** start of Information provided **

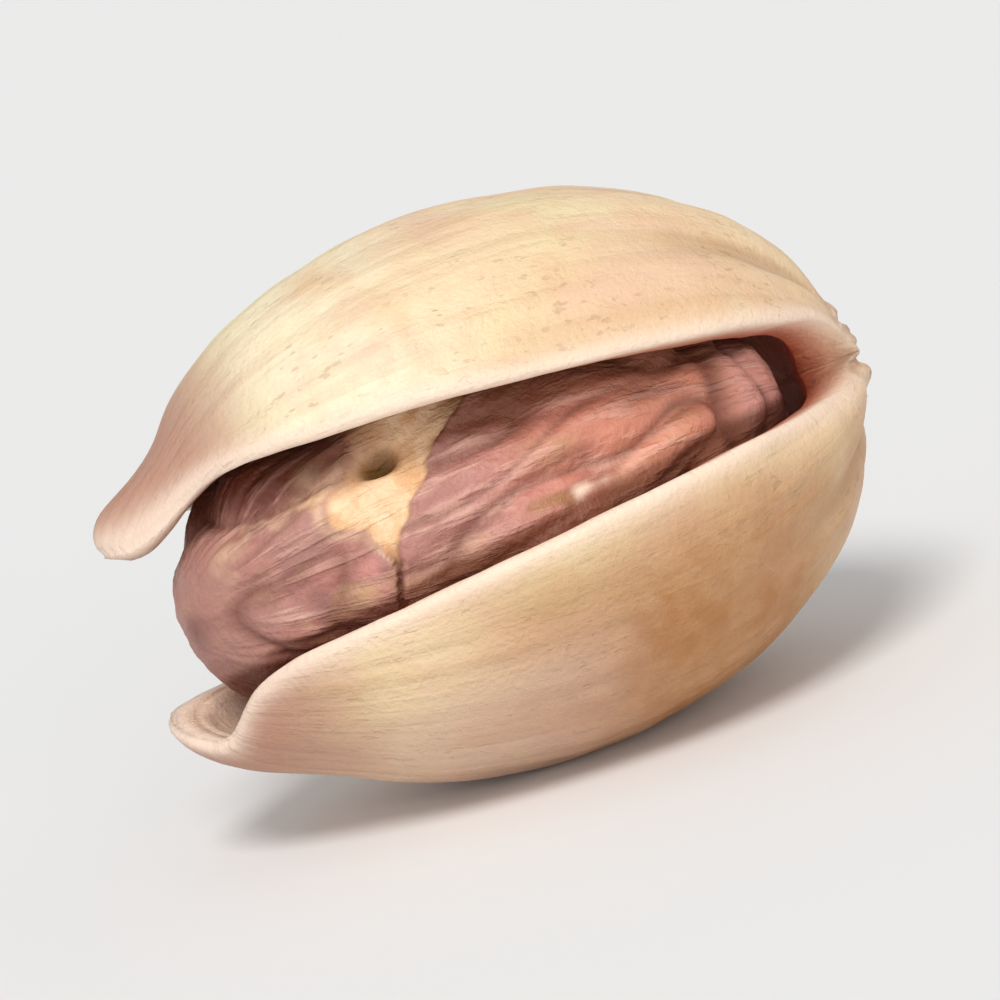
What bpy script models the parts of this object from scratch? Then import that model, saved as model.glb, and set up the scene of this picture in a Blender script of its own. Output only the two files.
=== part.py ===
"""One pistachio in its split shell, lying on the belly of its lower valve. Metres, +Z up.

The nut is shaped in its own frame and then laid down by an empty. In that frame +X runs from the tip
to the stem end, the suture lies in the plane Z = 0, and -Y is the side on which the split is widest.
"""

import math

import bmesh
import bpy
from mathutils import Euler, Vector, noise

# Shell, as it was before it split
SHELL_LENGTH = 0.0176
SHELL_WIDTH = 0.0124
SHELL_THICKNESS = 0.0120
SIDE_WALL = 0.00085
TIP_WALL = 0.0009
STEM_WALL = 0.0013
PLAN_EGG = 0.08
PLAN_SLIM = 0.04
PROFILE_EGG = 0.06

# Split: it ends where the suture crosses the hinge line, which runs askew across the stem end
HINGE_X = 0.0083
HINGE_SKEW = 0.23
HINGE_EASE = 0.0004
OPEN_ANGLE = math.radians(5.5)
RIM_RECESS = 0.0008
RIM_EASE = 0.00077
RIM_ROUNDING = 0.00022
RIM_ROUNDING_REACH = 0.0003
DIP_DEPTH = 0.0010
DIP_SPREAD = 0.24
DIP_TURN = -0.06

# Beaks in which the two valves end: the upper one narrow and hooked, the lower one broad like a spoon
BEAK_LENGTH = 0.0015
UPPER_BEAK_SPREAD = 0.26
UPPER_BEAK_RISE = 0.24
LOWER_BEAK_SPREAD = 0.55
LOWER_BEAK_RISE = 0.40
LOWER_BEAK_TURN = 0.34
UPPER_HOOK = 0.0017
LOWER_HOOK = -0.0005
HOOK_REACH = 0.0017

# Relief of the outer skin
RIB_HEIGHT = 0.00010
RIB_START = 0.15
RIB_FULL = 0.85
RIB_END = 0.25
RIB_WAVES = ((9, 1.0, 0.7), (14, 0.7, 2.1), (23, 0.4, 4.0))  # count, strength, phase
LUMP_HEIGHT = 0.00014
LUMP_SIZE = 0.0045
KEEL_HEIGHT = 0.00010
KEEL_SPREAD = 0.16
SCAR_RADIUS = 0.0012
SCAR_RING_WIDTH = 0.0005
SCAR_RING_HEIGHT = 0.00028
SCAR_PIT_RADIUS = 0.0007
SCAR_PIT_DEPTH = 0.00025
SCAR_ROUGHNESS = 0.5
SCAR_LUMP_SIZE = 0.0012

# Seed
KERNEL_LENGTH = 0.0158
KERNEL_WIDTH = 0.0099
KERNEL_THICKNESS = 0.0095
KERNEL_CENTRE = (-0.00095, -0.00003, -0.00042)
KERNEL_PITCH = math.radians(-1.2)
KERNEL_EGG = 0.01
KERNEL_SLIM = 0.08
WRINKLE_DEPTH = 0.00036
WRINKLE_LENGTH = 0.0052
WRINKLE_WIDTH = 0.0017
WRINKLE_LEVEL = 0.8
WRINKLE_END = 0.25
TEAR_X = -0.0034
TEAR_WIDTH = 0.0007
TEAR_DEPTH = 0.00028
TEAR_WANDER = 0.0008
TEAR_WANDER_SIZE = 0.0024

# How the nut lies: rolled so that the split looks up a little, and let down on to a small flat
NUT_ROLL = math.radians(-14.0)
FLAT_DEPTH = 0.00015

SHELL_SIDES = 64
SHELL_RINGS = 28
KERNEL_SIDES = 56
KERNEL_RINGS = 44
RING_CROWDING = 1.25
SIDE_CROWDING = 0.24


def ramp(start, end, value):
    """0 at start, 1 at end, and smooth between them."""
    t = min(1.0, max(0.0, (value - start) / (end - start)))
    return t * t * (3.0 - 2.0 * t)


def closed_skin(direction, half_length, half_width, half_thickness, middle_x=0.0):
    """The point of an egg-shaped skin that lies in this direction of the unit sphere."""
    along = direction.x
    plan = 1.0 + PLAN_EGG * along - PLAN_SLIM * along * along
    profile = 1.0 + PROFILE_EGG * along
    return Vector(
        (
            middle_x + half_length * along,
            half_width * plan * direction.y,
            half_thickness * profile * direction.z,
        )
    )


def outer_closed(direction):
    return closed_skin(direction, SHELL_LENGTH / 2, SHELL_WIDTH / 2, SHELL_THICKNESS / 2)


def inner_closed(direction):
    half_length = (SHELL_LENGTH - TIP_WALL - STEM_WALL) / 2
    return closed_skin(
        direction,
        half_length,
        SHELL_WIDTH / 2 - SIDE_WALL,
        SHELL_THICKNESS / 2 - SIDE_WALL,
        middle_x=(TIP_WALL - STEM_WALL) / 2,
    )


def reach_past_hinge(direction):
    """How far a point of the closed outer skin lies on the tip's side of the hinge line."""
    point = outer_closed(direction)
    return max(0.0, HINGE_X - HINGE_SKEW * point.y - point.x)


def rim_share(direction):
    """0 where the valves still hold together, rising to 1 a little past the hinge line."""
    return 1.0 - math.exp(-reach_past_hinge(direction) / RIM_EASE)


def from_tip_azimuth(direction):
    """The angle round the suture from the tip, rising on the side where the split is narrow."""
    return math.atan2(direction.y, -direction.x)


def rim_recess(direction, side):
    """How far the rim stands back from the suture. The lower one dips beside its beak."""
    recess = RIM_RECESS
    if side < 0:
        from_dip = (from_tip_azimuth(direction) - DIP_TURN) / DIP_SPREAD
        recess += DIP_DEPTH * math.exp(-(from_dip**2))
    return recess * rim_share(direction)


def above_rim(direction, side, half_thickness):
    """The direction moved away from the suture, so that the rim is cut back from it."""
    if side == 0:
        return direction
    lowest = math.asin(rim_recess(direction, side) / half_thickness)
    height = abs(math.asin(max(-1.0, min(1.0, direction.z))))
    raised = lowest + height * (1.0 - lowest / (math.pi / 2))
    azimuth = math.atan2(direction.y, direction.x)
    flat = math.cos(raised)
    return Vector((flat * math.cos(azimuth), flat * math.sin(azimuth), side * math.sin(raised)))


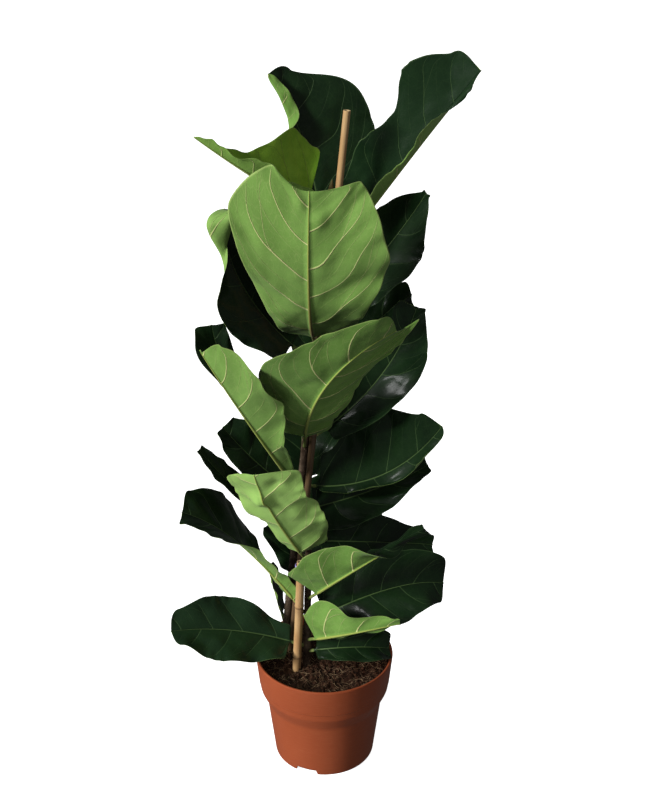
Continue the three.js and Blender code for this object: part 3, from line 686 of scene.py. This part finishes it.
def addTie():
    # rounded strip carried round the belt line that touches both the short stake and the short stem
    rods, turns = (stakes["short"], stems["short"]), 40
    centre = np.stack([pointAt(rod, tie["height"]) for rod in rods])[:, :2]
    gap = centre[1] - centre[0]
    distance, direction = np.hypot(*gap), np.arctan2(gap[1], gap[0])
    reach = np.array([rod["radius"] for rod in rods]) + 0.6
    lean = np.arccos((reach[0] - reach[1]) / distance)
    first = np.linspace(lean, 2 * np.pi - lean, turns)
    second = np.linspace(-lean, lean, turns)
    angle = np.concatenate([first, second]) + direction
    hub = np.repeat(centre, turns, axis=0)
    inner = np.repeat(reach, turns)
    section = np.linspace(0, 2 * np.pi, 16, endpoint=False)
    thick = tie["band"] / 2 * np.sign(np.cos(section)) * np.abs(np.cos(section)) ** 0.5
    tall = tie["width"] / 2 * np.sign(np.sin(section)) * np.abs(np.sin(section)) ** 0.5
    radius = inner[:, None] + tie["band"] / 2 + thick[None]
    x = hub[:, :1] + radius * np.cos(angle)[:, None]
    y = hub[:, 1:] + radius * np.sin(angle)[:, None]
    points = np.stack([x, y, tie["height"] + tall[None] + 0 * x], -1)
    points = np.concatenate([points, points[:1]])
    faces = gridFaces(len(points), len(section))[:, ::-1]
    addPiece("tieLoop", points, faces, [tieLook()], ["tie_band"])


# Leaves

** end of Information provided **
** start of Information provided **

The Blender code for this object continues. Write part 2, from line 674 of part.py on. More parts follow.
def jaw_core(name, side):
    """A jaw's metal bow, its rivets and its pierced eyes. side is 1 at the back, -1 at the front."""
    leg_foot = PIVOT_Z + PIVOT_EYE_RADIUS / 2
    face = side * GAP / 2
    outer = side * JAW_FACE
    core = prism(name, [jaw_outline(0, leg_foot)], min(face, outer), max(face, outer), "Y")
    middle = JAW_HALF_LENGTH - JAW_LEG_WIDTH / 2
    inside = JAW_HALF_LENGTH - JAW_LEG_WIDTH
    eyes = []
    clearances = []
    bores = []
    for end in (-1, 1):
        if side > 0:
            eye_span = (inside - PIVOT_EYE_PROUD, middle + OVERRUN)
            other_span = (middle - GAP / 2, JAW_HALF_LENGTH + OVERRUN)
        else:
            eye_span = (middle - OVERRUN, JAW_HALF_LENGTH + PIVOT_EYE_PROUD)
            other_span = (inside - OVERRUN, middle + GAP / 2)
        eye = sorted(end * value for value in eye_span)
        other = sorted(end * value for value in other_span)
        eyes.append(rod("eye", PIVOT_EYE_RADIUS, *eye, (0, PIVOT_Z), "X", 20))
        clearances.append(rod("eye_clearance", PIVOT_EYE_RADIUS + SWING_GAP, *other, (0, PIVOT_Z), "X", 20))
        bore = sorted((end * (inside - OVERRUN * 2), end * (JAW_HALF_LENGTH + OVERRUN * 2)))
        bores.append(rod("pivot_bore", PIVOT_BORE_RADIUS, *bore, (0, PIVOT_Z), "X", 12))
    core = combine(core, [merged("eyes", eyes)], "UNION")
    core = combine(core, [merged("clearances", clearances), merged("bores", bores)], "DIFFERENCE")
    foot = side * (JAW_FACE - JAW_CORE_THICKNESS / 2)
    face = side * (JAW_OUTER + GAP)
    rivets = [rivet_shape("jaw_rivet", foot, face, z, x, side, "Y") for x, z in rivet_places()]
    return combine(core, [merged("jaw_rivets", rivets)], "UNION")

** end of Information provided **

*Exercise description:* Set down exactly the lines from the line that contains "What bpy script" to the line that contains "HOOK_REACH = 0.0017", both lines included, and nothing more.

*Answer to the problem:*
What bpy script models the parts of this object from scratch? Then import that model, saved as model.glb, and set up the scene of this picture in a Blender script of its own. Output only the two files.
=== part.py ===
"""One pistachio in its split shell, lying on the belly of its lower valve. Metres, +Z up.

The nut is shaped in its own frame and then laid down by an empty. In that frame +X runs from the tip
to the stem end, the suture lies in the plane Z = 0, and -Y is the side on which the split is widest.
"""

import math

import bmesh
import bpy
from mathutils import Euler, Vector, noise

# Shell, as it was before it split
SHELL_LENGTH = 0.0176
SHELL_WIDTH = 0.0124
SHELL_THICKNESS = 0.0120
SIDE_WALL = 0.00085
TIP_WALL = 0.0009
STEM_WALL = 0.0013
PLAN_EGG = 0.08
PLAN_SLIM = 0.04
PROFILE_EGG = 0.06

# Split: it ends where the suture crosses the hinge line, which runs askew across the stem end
HINGE_X = 0.0083
HINGE_SKEW = 0.23
HINGE_EASE = 0.0004
OPEN_ANGLE = math.radians(5.5)
RIM_RECESS = 0.0008
RIM_EASE = 0.00077
RIM_ROUNDING = 0.00022
RIM_ROUNDING_REACH = 0.0003
DIP_DEPTH = 0.0010
DIP_SPREAD = 0.24
DIP_TURN = -0.06

# Beaks in which the two valves end: the upper one narrow and hooked, the lower one broad like a spoon
BEAK_LENGTH = 0.0015
UPPER_BEAK_SPREAD = 0.26
UPPER_BEAK_RISE = 0.24
LOWER_BEAK_SPREAD = 0.55
LOWER_BEAK_RISE = 0.40
LOWER_BEAK_TURN = 0.34
UPPER_HOOK = 0.0017
LOWER_HOOK = -0.0005
HOOK_REACH = 0.0017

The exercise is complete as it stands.